Objective: Based upon their individual clinical activity and combined effects in animal models or in vitro, we wished to evaluate a regimen of cisplatin, interferon-alpha, and IL-2 in patients with metastatic melanoma.
Design: Phase II pilot study.
Setting: Referral-based US Government clinical research unit.
Patients: Nine patients with metastatic malignant melanoma.
Intervention: Cisplatin 75-100 mg/m2 was administered intravenously over 30 minutes on days 1 and 8. Interferon-alpha 2a 5 Mu/m2 body surface area (BSA) was given subcutaneously for 4 days beginning 1 day before each dose of cisplatin. Beginning on day 15 and day 22, IL-2 was administered by intravenous continuous infusion at 3 Mu/m2 BSA/d for 96 hours and by daily intravenous bolus concurrent with daily subcutaneous doses of interferon-alpha 2a.
Main outcome measures: Antitumor response and toxicities.

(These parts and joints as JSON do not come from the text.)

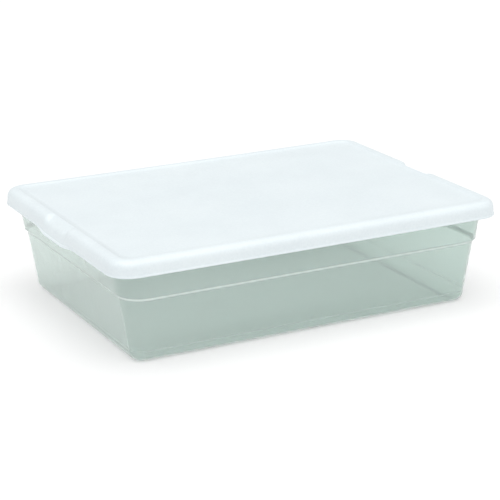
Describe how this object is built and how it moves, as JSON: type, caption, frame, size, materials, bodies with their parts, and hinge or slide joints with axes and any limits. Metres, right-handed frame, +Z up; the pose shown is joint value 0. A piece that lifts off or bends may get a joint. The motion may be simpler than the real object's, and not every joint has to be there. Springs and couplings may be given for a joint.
{
  "type": "under bed storage box",
  "caption": "Shallow rectangular see-through storage box with drafted walls and a recessed white lid that clips over its rim, low enough to slide under a bed.",
  "frame": {"origin": "on the floor, under the centre of the box", "axes": "+X along the long side, +Y to the back, +Z up, the way the lid lifts off"},
  "size_m": [0.5772, 0.413, 0.147],
  "materials": {
    "tub_plastic": "satin, milky see-through",
    "lid_plastic": "satin white, fine stipple on the panel"
  },
  "bodies": {
    "tub": {"tub": "tub_plastic"},
    "lid": {"lid": "lid_plastic"}
  },
  "joints": [
    {"name": "lid_lift", "type": "slide", "parent": "tub", "child": "lid", "axis": [0, 0, 1], "range_m": [0, 0.16]}
  ]
}
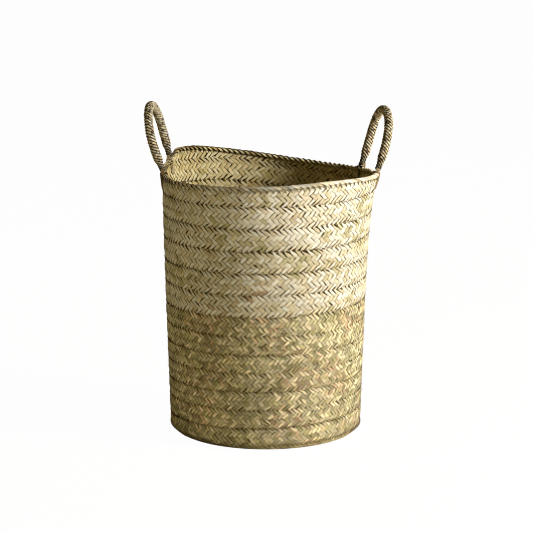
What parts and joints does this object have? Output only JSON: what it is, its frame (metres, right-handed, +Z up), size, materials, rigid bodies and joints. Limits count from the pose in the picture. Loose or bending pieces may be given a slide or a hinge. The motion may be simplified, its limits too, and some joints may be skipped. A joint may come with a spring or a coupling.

Results: The study was stopped due to renal and hematopoietic toxicity and severe, delayed nausea and vomiting associated with the cisplatin-interferon treatment. Three of 9 patients achieved a partial response (duration 2.5, 4, 14+ months), and an additional patient had a 50% reduction in measurable tumor volume before undergoing resection of residual disease. Overall response rate was 45%.
Conclusion: This regimen was associated with excessive toxicity, and the lack of complete responses in a patient cohort with favorable characteristics for response (good performance status, predominance of skin and lymph node metastatic sites) suggests that it had no advantage over less toxic treatment regimens.
Registration: National Cancer Institute/Cancer Therapy Evaluation Program T89-0137.